If eating at a restaurant in a formal situation the host is expected to pay for
everyone present, but everyone should make an effort to help pay. In more informal
settings the bill may be split so everyone pays their share or the bill is evenly
divided. If you do pay most restaurant bills include a service charge so no tip
is needed. Even if no service charge is included there is debate on whether or not
to tip. Most Australians don't tip and don't think
foreigners should either, but in restaurants catering to foreign guests most servers
expect a tip. Ultimately if you tip is at your decision, but never tip more than
10% for excellent service if no service charge is included.
Australia has nearly every popular international drink
available, but on the non-alcoholic side they are best known for their coffee and
coffee culture. Among these coffees, Italian-influenced drinks are the most popular
including espresso to latte as coffee shops are found in every city and town. Of
course juices, soft drinks, and tea are also common, especially in the home.
When it comes to alcoholic beverages Australia is gaining
a better reputation for their wines with each passing year. Although numerous varietals
are grown and produced, the country is best known for their Shiraz. Beers and breweries
are also common in the country as there are numerous local and regional breweries.

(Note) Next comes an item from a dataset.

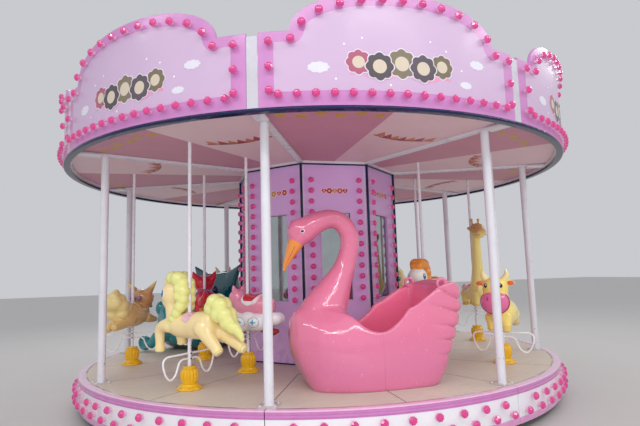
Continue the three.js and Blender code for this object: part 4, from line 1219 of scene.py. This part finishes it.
def draped(skin, place, radii, side, lift, colour):
    """An ellipse laid on one side of a skin: each point goes out to the mean distance of the
    skin's points near it, swollen by lift, and the back is sunk 6 mm in."""
    share = np.array([0, 0.4, 0.75, 0.94, 1, 1, 0])[:, None]
    turn = np.linspace(0, 2 * np.pi, 20, endpoint=False)
    forward = place[0] + radii[0] * share * np.cos(turn)
    upward = place[1] + radii[1] * share * np.sin(turn)
    near = skin[0][skin[0][:, 1] * side > 0.01]
    near = near[np.hypot(near[:, 0] - place[0], near[:, 2] - place[1]) < max(radii) + 0.03]
    off = (forward[..., None] - near[:, 0]) ** 2 + (upward[..., None] - near[:, 2]) ** 2
    weight = np.exp(-off / (2 * 0.007 ** 2)) + 1e-9
    out = (weight * np.abs(near[:, 1])).sum(-1) / weight.sum(-1)
    proud = np.where(np.arange(7)[:, None] < 4, lift * (1.2 - share ** 2), -0.006)
    points = np.stack([forward, side * (out + proud), upward], -1)
    return dyed(surface(points, round_columns=True), *colour)


def eyes(skin, ahead, up, size, tall=1.3, iris=(24, 20, 26)):
    """White ovals with an iris, a pupil and a glint on both sides of a head, in millimetres."""
    ahead, up, size = np.array([ahead, up, size]) / 1000
    layers = [(0, 0, 1.0, 0.0015, (250, 250, 252)), (0.1, 0, 0.74, 0.004, iris),
              (0.14, 0, 0.5, 0.0055, (20, 18, 22)), (0.3, 0.3, 0.2, 0.0085, (255, 255, 255))]
    return [draped(skin, (ahead + shift * size, up + climb * size), (size * share, size * share * tall),
                   side, lift, colour) for side in (-1, 1) for shift, climb, share, lift, colour in layers]


@finish
def seam_coat(wire, seam):
    """Glossy gel coat in the colours painted on it, with the mould's seam in the plane x = -seam."""
    cloud = wire.noise(3.0, 5.0)
    scuff = wire.noise(35.0, 5.0).rise(0.68, 0.05)
    low = 1 - wire.axis("Z").rise(DECK_TOP + 0.1, 0.15)
    line = (1 - abs(wire.axis("X") + seam).rise(0.0025, 0.0015)) * low.rise(0.0, 0.4)
    light = cloud.blend((0.95, 0.93, 0.96), (1.03, 1.03, 1.0))
    base = (scuff * 0.18).blend(light.tint(wire.paint()), seen(250, 215, 228))
    wire.close((line * 0.35).blend(base, seen(180, 84, 128)), cloud * 0.08 + 0.06, (0.8, 0.02),
               wire.noise(5.5, 2.0) * 4.0 + wire.noise(15.0, 1.0) * 0.9 - line * 0.5, 0.002)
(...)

Although "Fosters" is well known outside of Australia, most locals prefer
"Victoria Bitter" and the small breweries, which there are many. Australia
isn't known for their liquors although they produce a large number of liquors;
they also have all the popular international imported liquors. Perhaps the most
popular hard liquor in Australia is rum.
Generally speaking, the tap water is safe to drink in Australia,
but check with locals for any particular regional differences. Also, many people
may have troubles adjusting to the local tap water as it will most certainly be
different from what your system is used to.